*What to produce:*
Exactly repeat the lines starting at the one that holds "frame = hanger_frame()" and ending at the one that holds "obj.matrix_parent_inverse = Matrix.Identity(4)". Both end lines count; leave out everything else.

*Information provided:*

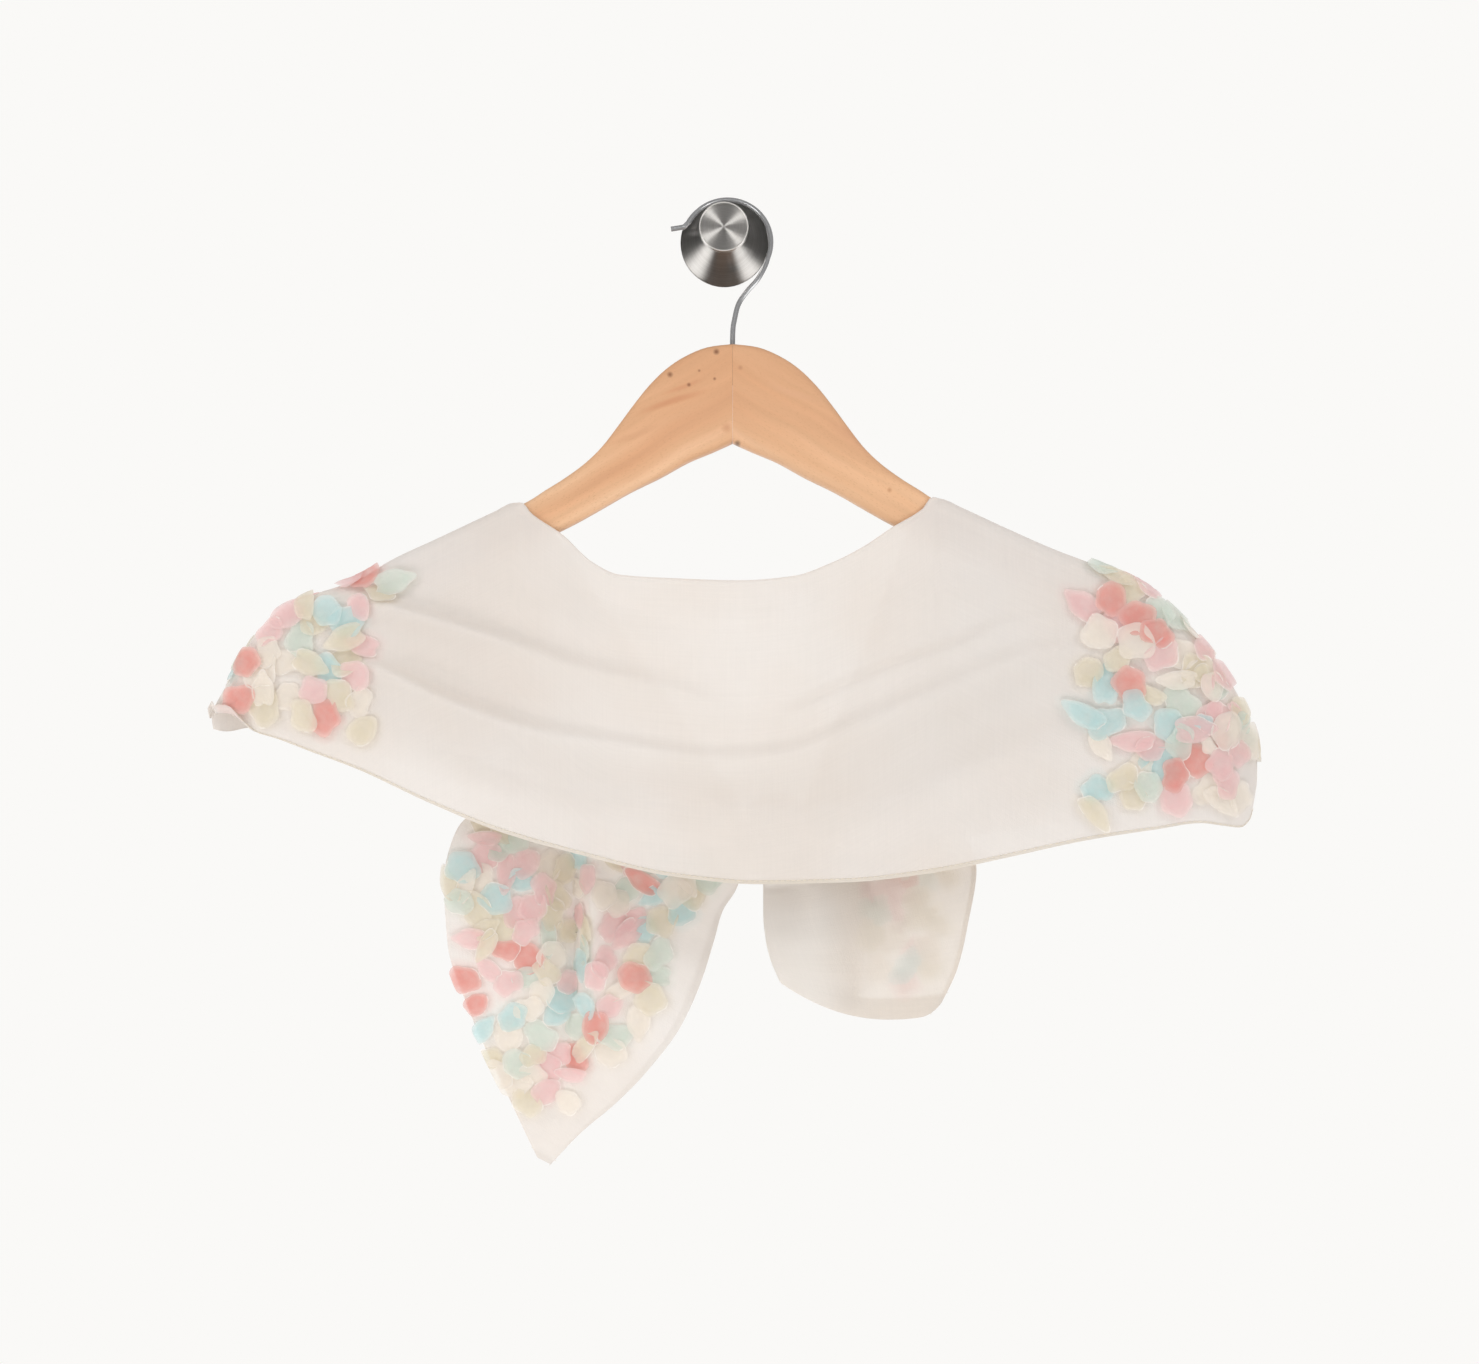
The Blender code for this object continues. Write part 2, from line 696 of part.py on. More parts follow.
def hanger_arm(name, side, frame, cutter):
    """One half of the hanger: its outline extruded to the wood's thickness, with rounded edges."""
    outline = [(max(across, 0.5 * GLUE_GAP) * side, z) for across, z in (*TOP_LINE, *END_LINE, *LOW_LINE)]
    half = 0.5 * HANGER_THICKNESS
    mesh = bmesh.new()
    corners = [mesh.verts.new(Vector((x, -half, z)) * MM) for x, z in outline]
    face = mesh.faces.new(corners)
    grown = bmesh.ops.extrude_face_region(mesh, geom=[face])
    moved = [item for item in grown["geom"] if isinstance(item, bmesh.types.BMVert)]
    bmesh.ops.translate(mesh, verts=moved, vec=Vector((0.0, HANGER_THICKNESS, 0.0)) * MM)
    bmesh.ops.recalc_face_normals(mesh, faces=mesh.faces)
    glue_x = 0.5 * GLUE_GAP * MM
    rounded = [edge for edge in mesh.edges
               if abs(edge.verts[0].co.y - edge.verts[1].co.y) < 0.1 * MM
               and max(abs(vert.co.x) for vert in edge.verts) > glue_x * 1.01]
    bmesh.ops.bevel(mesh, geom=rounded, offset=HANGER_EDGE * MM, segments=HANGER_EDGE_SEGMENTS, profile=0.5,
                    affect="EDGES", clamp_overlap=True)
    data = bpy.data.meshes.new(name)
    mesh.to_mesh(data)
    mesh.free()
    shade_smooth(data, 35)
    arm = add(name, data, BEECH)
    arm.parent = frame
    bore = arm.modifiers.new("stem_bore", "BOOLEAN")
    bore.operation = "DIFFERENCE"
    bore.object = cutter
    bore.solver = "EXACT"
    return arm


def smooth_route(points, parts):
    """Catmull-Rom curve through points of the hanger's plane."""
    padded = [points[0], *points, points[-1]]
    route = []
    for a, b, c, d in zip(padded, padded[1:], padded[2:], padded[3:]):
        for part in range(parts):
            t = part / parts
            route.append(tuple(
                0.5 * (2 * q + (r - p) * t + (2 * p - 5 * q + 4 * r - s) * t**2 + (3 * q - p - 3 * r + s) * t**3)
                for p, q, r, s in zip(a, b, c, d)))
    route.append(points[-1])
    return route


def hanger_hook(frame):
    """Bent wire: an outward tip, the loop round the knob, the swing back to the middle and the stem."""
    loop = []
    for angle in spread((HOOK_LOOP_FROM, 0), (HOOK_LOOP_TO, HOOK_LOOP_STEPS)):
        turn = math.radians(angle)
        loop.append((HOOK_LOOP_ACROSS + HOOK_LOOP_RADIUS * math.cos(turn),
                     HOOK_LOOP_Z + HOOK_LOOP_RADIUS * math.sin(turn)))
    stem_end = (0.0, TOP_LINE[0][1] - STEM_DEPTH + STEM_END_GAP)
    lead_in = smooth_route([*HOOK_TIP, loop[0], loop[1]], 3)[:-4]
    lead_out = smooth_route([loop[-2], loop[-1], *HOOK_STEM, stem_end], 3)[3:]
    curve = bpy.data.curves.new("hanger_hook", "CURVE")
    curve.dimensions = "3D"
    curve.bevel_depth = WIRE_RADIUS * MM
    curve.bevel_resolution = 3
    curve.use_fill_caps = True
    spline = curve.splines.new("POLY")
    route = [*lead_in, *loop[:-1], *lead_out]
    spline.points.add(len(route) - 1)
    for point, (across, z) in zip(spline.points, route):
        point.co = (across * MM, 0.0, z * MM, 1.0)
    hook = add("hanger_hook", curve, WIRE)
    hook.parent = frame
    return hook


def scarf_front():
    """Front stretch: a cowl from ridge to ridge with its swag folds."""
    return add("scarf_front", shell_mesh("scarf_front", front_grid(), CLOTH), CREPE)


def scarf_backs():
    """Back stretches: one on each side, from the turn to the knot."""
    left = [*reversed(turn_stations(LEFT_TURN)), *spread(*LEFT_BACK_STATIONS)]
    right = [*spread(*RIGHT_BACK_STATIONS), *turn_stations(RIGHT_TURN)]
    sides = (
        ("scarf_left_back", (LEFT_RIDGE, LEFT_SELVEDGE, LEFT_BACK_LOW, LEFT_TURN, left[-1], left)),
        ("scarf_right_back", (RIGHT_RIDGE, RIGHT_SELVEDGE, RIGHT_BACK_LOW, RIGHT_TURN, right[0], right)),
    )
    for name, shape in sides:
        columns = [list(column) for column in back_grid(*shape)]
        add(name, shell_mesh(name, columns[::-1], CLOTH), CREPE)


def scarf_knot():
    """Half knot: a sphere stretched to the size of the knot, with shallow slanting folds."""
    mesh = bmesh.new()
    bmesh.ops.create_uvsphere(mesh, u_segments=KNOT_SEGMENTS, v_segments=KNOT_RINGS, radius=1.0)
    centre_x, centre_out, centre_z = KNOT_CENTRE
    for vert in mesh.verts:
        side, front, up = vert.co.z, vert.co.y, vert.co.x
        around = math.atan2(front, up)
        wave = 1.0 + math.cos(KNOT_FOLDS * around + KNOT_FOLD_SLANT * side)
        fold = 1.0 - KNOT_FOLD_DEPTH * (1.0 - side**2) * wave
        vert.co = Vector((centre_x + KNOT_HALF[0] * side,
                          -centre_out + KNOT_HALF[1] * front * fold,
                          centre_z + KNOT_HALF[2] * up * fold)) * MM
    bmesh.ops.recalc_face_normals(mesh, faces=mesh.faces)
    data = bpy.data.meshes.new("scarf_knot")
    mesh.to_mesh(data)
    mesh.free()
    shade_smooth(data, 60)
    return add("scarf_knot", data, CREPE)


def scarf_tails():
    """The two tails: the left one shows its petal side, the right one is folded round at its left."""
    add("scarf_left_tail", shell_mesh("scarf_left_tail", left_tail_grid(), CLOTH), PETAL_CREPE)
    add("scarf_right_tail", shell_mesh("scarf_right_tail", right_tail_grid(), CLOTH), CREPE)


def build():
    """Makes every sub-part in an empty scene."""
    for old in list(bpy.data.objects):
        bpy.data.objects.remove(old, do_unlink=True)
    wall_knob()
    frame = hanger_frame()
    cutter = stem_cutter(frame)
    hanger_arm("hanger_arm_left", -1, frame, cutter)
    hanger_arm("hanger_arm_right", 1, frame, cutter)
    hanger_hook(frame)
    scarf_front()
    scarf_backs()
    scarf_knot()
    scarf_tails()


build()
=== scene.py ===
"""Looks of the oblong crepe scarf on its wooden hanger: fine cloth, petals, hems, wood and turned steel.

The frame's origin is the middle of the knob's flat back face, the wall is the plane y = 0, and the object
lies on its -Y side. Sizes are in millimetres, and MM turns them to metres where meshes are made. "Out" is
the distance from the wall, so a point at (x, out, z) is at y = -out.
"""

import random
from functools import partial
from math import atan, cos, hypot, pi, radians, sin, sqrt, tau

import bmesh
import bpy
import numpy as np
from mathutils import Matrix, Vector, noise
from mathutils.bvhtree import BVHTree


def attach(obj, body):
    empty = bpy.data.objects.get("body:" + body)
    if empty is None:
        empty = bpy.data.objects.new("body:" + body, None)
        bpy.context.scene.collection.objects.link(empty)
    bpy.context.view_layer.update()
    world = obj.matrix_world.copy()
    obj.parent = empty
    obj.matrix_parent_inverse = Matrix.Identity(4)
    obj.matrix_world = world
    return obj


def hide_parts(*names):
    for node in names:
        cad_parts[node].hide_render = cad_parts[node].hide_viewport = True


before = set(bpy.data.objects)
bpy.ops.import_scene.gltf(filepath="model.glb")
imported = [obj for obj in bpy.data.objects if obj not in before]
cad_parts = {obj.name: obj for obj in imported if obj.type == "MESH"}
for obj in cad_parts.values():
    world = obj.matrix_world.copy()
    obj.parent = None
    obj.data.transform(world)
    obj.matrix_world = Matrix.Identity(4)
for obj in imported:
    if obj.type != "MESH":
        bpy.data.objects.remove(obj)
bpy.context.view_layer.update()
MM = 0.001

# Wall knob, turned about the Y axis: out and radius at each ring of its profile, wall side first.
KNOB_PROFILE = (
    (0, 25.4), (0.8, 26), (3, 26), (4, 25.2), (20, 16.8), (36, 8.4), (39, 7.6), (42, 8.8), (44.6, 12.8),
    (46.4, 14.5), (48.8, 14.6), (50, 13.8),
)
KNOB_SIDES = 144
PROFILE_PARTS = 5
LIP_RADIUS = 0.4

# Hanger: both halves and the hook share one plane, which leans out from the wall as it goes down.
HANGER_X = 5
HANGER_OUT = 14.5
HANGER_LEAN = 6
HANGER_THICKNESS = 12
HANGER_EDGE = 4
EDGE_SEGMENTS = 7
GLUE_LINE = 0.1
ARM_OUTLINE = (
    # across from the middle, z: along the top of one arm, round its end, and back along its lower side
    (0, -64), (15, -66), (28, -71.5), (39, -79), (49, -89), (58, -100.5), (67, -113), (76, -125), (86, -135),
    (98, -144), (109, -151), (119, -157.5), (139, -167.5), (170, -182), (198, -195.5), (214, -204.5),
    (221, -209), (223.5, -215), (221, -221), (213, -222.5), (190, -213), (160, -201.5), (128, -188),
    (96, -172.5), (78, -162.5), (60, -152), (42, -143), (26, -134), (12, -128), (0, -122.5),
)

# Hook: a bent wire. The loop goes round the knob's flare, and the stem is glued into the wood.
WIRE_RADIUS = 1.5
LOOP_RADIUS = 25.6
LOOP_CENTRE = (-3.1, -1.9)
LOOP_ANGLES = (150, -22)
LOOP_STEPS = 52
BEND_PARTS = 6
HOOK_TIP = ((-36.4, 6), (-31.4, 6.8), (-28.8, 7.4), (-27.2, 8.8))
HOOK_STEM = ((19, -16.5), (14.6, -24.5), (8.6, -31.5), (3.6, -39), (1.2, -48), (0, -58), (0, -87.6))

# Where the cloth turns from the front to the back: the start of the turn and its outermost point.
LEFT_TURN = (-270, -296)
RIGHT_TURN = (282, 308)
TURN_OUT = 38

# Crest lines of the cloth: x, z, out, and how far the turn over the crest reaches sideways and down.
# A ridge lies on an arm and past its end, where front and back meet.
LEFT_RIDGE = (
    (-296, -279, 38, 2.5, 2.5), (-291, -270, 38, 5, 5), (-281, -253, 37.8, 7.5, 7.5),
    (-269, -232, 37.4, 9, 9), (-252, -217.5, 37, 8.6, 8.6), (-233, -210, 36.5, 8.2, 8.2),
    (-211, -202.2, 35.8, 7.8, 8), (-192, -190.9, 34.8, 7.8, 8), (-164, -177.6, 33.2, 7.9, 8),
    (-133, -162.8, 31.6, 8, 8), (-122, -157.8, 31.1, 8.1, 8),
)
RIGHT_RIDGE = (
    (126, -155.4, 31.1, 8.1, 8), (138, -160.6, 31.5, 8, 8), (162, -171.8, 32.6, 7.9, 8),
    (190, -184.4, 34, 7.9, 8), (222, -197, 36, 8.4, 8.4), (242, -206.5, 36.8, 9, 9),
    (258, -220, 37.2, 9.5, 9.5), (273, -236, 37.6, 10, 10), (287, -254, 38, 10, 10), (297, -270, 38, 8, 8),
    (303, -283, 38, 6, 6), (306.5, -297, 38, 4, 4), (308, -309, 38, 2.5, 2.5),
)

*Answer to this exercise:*
    frame = hanger_frame()
    cutter = stem_cutter(frame)
    hanger_arm("hanger_arm_left", -1, frame, cutter)
    hanger_arm("hanger_arm_right", 1, frame, cutter)
    hanger_hook(frame)
    scarf_front()
    scarf_backs()
    scarf_knot()
    scarf_tails()


build()
=== scene.py ===
"""Looks of the oblong crepe scarf on its wooden hanger: fine cloth, petals, hems, wood and turned steel.

The frame's origin is the middle of the knob's flat back face, the wall is the plane y = 0, and the object
lies on its -Y side. Sizes are in millimetres, and MM turns them to metres where meshes are made. "Out" is
the distance from the wall, so a point at (x, out, z) is at y = -out.
"""

import random
from functools import partial
from math import atan, cos, hypot, pi, radians, sin, sqrt, tau

import bmesh
import bpy
import numpy as np
from mathutils import Matrix, Vector, noise
from mathutils.bvhtree import BVHTree


def attach(obj, body):
    empty = bpy.data.objects.get("body:" + body)
    if empty is None:
        empty = bpy.data.objects.new("body:" + body, None)
        bpy.context.scene.collection.objects.link(empty)
    bpy.context.view_layer.update()
    world = obj.matrix_world.copy()
    obj.parent = empty
    obj.matrix_parent_inverse = Matrix.Identity(4)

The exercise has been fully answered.